A guy goes into the store and tells the clerk, "I'd like some
Polish sausage."
The clerk looks at him and says, "Are you Polish?"
The guy, clearly offended, says, "Well, yes I am. But let me
ask you: if I had asked for Italian sausage would you ask me
if I was Italian??? Or if I had asked for German sausage, would
you ask me if I was German?? Or if I had asked for a
taco would you ask if I was Mexican? Huh? Would ya??"
The clerk says "Well, no."
With deep self righteous indignation, the guy says, "Well, all
right then, why the HELL did you ask me if I'm Polish just because
I ask for Polish sausage????"
The clerk says "Because this is a hardware store."
Then there is the obligitory Gay joke:
The plane's cabin was being served by an obviously gay flight
attendant who was just as obviously enjoying himself.

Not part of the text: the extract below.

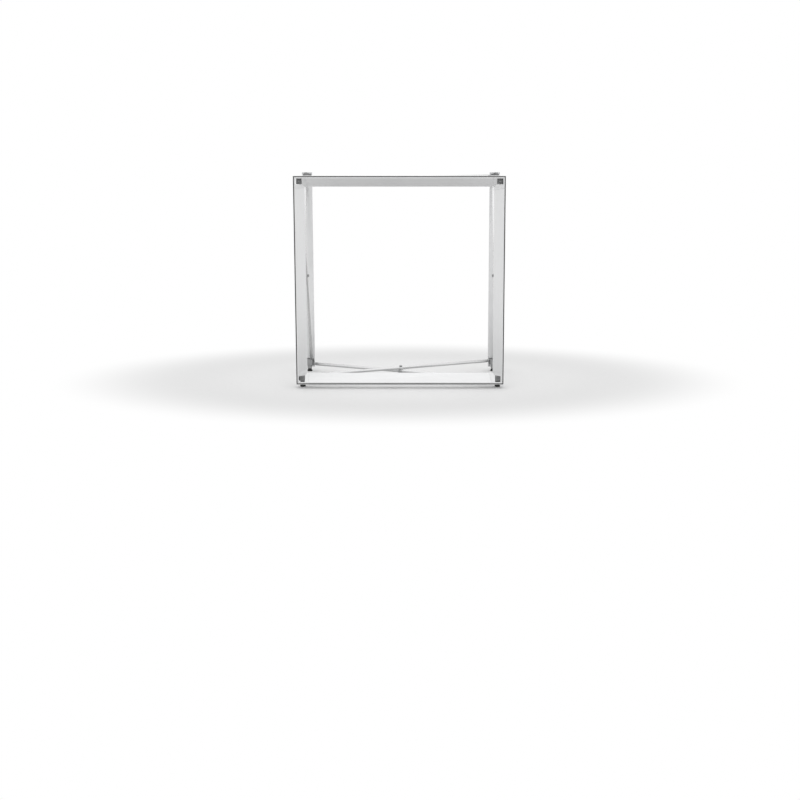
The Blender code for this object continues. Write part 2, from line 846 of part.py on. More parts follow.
def make_joints():
    """The empties, chained as the parts hang on one another. The lower left front hub stays put."""
    ends = {"front_start": front_pivot(False), "front_end": front_pivot(True)}
    ends |= {"rear_start": rear_pivot(False), "rear_end": rear_pivot(True)}
    centre = (FRAME_SIZE / 2, FRAME_DEPTH / 2, HUB_INSET)

    def on_side(name, side, end, parent):
        return joint_empty(name, SIDES.index(side), (*ends[end], HUB_INSET), parent)

    def at_centre(name, side, parent):
        return joint_empty(name, SIDES.index(side), centre, parent)

    joints = {}
    base = joint_empty("base_joint", 0, (HUB_INSET, HUB_SETBACK, HUB_INSET))
    joints["front", 0] = base
    joints["inner", "bottom"] = on_side("bottom_inner_joint", "bottom", "front_start", base)
    joints["outer", "bottom"] = at_centre("bottom_outer_joint", "bottom", joints["inner", "bottom"])
    joints["rear", 1] = on_side("rear_bottom_right_joint", "bottom", "rear_end", joints["inner", "bottom"])
    joints["front", 1] = on_side("front_bottom_right_joint", "bottom", "front_end", joints["outer", "bottom"])
    joints["rear", 0] = on_side("rear_bottom_left_joint", "bottom", "rear_start", joints["outer", "bottom"])
    joints["outer", "left"] = on_side("left_outer_joint", "left", "front_end", base)
    joints["inner", "left"] = at_centre("left_inner_joint", "left", joints["outer", "left"])
    joints["inner", "right"] = on_side("right_inner_joint", "right", "front_start", joints["front", 1])
    joints["outer", "right"] = at_centre("right_outer_joint", "right", joints["inner", "right"])
    joints["front", 2] = on_side("front_top_right_joint", "right", "front_end", joints["outer", "right"])
    joints["inner", "top"] = on_side("top_inner_joint", "top", "front_start", joints["front", 2])
    joints["outer", "top"] = at_centre("top_outer_joint", "top", joints["inner", "top"])
    joints["rear", 2] = on_side("rear_top_right_joint", "top", "rear_start", joints["outer", "top"])
    joints["front", 3] = on_side("front_top_left_joint", "top", "front_end", joints["outer", "top"])
    joints["rear", 3] = on_side("rear_top_left_joint", "top", "rear_end", joints["inner", "top"])
    for corner, side in enumerate(SIDES):
        pin = (HINGE_INSET, HINGE_DEPTH, HUB_INSET)
        joints["channel", side] = joint_empty(f"{side}_channel_joint", corner, pin, joints["front", corner])
    depth = FRAME_DEPTH - REAR_HINGE_DEPTH
    for side, corner, pin in (
        ("left", 3, (HINGE_INSET, depth, HUB_INSET)),
        ("right", 2, (HUB_INSET, depth, HINGE_INSET)),
    ):
        joints["post", side] = joint_empty(f"{side}_post_joint", corner, pin, joints["rear", corner])
    return joints


def build_front(joints):
    bar, casting, plug = channel_bar(), corner_casting(), end_plug()
    for corner, side in enumerate(SIDES):
        joint = joints["channel", side]
        add(f"channel_{side}", bar, "channel_aluminium", joint, corner)
        add(f"corner_{CORNERS[corner]}", casting, "corner_aluminium", joint, corner)
        add(f"channel_{side}_end_plug", plug, "hub_nylon", joint, corner)


def build_hubs(joints):
    for corner, name in enumerate(CORNERS):
        add(f"front_hub_{name}", front_hub(corner), "hub_nylon", joints["front", corner], corner)
        add(f"rear_hub_{name}", rear_hub(corner), "hub_nylon", joints["rear", corner], corner)


def build_scissors(joints):
    tube_mesh, fitting, stud = smoothed(tube()), smoothed(end_fitting()), smoothed(pivot_stud())
    for corner, side in enumerate(SIDES):
        for layer, plane, turn, ends in (
            ("inner", INNER_PLANE, TUBE_ANGLE, (front_pivot(False), rear_pivot(True))),
            ("outer", OUTER_PLANE, -TUBE_ANGLE, (rear_pivot(False), front_pivot(True))),
        ):
            name = f"{side}_{layer}_tube"
            joint = joints[layer, side]
            middle = (FRAME_SIZE / 2, FRAME_DEPTH / 2, plane)
            add(name, tube_mesh, "tube_aluminium", joint, corner, middle, turn)
            for end, (u, w), turned_by in zip(("start", "end"), ends, (0, math.pi)):
                place = (u, w, plane)
                add(f"{name}_{end}_fitting", fitting, "fitting_nylon", joint, corner, place, turn + turned_by)
        centre = (FRAME_SIZE / 2, FRAME_DEPTH / 2, HUB_INSET)
        add(f"{side}_pivot_stud", stud, "fitting_nylon", joints["outer", side], corner, centre, -TUBE_ANGLE)


def build_feet(joints):
    mesh = smoothed(foot())
    level = -FOOT_CLEARANCE
    for row, w in (("front", HUB_SETBACK), ("rear", FRAME_DEPTH - HUB_SETBACK)):
        for side, u, corner in (("left", HUB_INSET, 0), ("right", FRAME_SIZE - HUB_INSET, 1)):
            joint = joints[row, corner]
            add(f"{row}_foot_{side}", mesh, "foot_rubber", joint, 0, (u, w, level))


def build_posts(joints):
    for piece, shape, finish in (
        ("", rear_post(), "channel_aluminium"),
        ("_hinge_cap", post_hinge_cap(), "cap_nylon"),
        ("_foot_cap", post_foot_cap(), "cap_nylon"),
    ):
        left = at_rear(shape)
        add(f"rear_post_left{piece}", left, finish, joints["post", "left"], 3)
        add(f"rear_post_right{piece}", swapped(left), finish, joints["post", "right"], 2)


def main():
    clear_scene()
    joints = make_joints()
    build_front(joints)
    build_hubs(joints)
    build_scissors(joints)
    build_feet(joints)
    build_posts(joints)


main()
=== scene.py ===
"""Looks for the tabletop display frame.

The CAD solids get their finishes, and finer pieces stand in place of the round ones.

A side's own directions are those of the solids' source: u runs along the side from the corner where it
starts, v runs from the outer side inward and w runs back from the front plane. Meshes hold them as x = u,
y = w and z = v. Corners count from the bottom left: bottom left, bottom right, top right, top left.
Metres, +Z up.
"""

import math

import bmesh
import bpy
from mathutils import Matrix, Vector

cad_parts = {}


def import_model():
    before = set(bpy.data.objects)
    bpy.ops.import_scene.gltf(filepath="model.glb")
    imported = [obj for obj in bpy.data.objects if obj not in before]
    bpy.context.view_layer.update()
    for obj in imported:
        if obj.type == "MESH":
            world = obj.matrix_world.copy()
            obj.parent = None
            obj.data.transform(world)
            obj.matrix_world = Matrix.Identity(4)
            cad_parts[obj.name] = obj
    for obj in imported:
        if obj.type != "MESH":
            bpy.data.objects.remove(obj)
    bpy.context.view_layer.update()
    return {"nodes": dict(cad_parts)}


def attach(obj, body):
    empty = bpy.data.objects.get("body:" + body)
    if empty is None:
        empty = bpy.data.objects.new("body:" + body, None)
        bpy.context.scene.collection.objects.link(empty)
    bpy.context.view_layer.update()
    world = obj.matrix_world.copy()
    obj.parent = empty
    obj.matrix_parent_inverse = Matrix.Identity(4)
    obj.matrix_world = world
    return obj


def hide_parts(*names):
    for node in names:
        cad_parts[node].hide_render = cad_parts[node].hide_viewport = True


# Sizes of the solids that the pieces here are fitted to
FRAME_SIZE = 0.775
FRAME_DEPTH = 0.367
FOOT_CLEARANCE = 0.015
HUB_INSET = 0.0205
HUB_SETBACK = 0.040
PIVOT_INSET = 0.0385
TUBE_RADIUS = 0.006
TUBE_WALL = 0.001
TUBE_OFFSET = 0.0062
TUBE_START = 0.0105
TONGUE_WALL = 0.005
TONGUE_RADIUS = 0.005
COLLAR_START = 0.0078
COLLAR_END = 0.0102
PLUG_LENGTH = 0.014
EAR_FACE = 0.0048
BOSS_FACE = 0.016
REAR_BOSS_FACE = 0.022
BOSS_RECESS = 0.002
SADDLE_LENGTH = 0.014
SADDLE_WALL = 0.0016
SADDLE_RISE = 0.003
CAP_RADIUS = 0.0065
CAP_NECK_RADIUS = 0.0035
CAP_NECK = 0.0012
CAP_HEIGHT = 0.003
FOOT_RADIUS = 0.0105
FOOT_HEIGHT = 0.0107
FOOT_TOP_RADIUS = 0.0072
FOOT_RIM_HEIGHT = 0.0055
STEM_RADIUS = 0.003
STEM_LENGTH = 0.009
LIP_WALL = 0.00105
GROOVE_WIDTH = 0.0036
GROOVE_DEPTH = 0.013
CLEARANCE = 0.0003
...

He came
swishing down the aisle and announced to the passengers,
"Captain Marvey has asked me to announce that he'll be landing
the big scary plane shortly, lovely people, so if you could just
put up your trays that would be super."
On his trip back up the aisle, he noticed that a woman hadn't
moved a muscle. "Perhaps you didn't hear me over those big brute
engines. I asked you to raise your trazy-poo so the main man can
pitty-pat us on the ground."
She calmly turned her head and said, "In my country, I am called
a Princess. I take orders from no one."
To which the flight attendant replied, without missing a beat,
"Well, sweet-cheeks, in my country, I'm called a Queen, so I outrank
you.
Put the tray up, Bitch."
AND then there was this one:
Two medical students were walking along the street when
they saw an old man walking with his legs spread apart.
One of the students said to his friend: "I'm sure he has
Petry Syndrome. Those people walk just like that."

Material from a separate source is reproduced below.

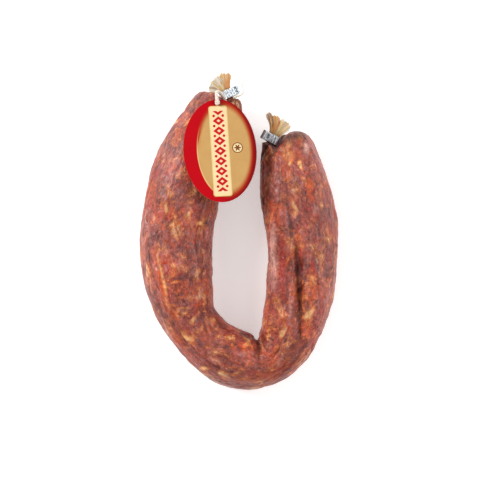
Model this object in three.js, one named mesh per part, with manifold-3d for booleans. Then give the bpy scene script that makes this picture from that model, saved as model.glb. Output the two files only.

The other student says: "No, I don't think so. The old man
surely has Zovitzki Syndrome. He walks just as we learned in
class."
Since they couldn't agree they decided to ask the old man.

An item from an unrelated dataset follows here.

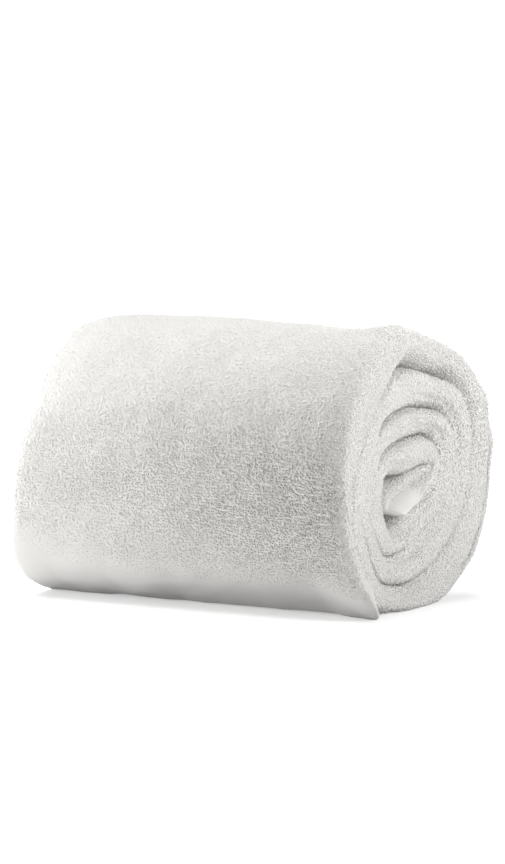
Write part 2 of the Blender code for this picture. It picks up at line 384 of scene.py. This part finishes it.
# Lays out the strip's ring at every station: near folded edge from its inner to its outer face,
# outer face, far folded edge, inner face. Gives x and the share of the thickness.
def ringLayout(stations, thickness):
    values = rollValues
    edge = edgeValues
    order = np.arange(len(foldedEdge))
    steps = np.linspace(0, len(foldedEdge) - 1, values["crownPoints"])
    shares, folds, hems = (readTable(np.stack((order, column), axis=1), steps)
                           for column in np.array(foldedEdge).T)
    hem = readTable(hemShows, stations)[:, None]
    pressed = readTable(grooveDepth, stations)[:, None]
    free = (stations[:, None] < 360.0) & (shares[None, :] > edge["freeShare"])
    nearRounder = readTable(shoulderRound, stations)[:, None]
    farRounder = readTable(farRound, stations)[:, None]
    deeper = np.minimum(edge["deepest"], thickness / edge["fullThickness"])[:, None]
    back = (folds + (hems - folds) * hem) / 1000.0 * deeper
    thinner = np.clip(edge["fullThickness"] / thickness, edge["sharpest"], 1.0)[:, None]
    tighter = thinner ** edge["sharpening"]
    sloped = 1.0 - smoothStep((edge["slopeUntil"] - stations[:, None]) / edge["slopeFade"])
    nearTighter = np.where(free, tighter ** edge["freeSharpening"], tighter ** sloped)
    farTighter = np.where(free, 1.0, tighter)
    fromMiddle = 2.0 * shares[None, :] - 1.0
    nearShare = 0.5 + 0.5 * np.sign(fromMiddle) * np.abs(fromMiddle) ** nearTighter
    farShare = 0.5 + 0.5 * np.sign(fromMiddle) * np.abs(fromMiddle) ** farTighter
    near = values["length"] / 2 + readTable(edgeReach, stations)[:, None] / 1000.0
    farReach = readTable(edgeReach, (stations + edge["farFrom"]) % edge["farSpan"])[:, None] / 1000.0
    far = -values["length"] / 2 - farReach * edge["farShare"]
    nearEdge = (near - back * np.where(free, nearRounder, pressed))[:, ::-1]
    farEdge = far + back * np.where(free, farRounder, pressed)
    across = np.linspace(0.0, 1.0, values["faceColumns"] + 2)[None, 1:-1]
    outerFace = nearEdge[:, -1:] + (farEdge[:, :1] - nearEdge[:, -1:]) * across
    across = np.linspace(0.0, 1.0, values["hiddenColumns"] + 2)[None, 1:-1]
    innerFace = farEdge[:, -1:] + (nearEdge[:, :1] - farEdge[:, -1:]) * across
    x = np.hstack((nearEdge, outerFace, farEdge, innerFace))
    rows = len(stations)
    share = np.hstack((nearShare[:, ::-1], np.ones((rows, values["faceColumns"])), farShare,
                       np.zeros((rows, values["hiddenColumns"]))))
    return x, share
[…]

They approached the old man and one of the students said to him:
"We're medical students and couldn't help but notice the way you
walk, but we couldn't agree on the syndrome you might have. Could
yo tell us what it is?"
The old man said: "I'll tell you, but first you'll tell me
what you think."
One of the students said: "I think it's Petry Syndrome."
The old man said: "You thought.......... but you're wrong."
Then the other student said: "I think you have Zovitzki
Syndrome." The old man said: "You thought......... but you're
wrong."
So they asked him: "Well, what do you have?"
And the old man said:
"I thought It was a fart........... but I was wrong."
Whenever you need a laugh, or a demonstration of clearheaded political thought, Guy's place should be on your list of places to go.
Thanks delftman but just be sure to warn that my place is rated XX and if they are easily offended just forget it. I am not PC and I get a kick out of ethnic humor if it is not intended to be nasty.As Will Rogers said, everything is funny when it happens to someone else. I reckon that all humor is about it either happening to me or to someone else.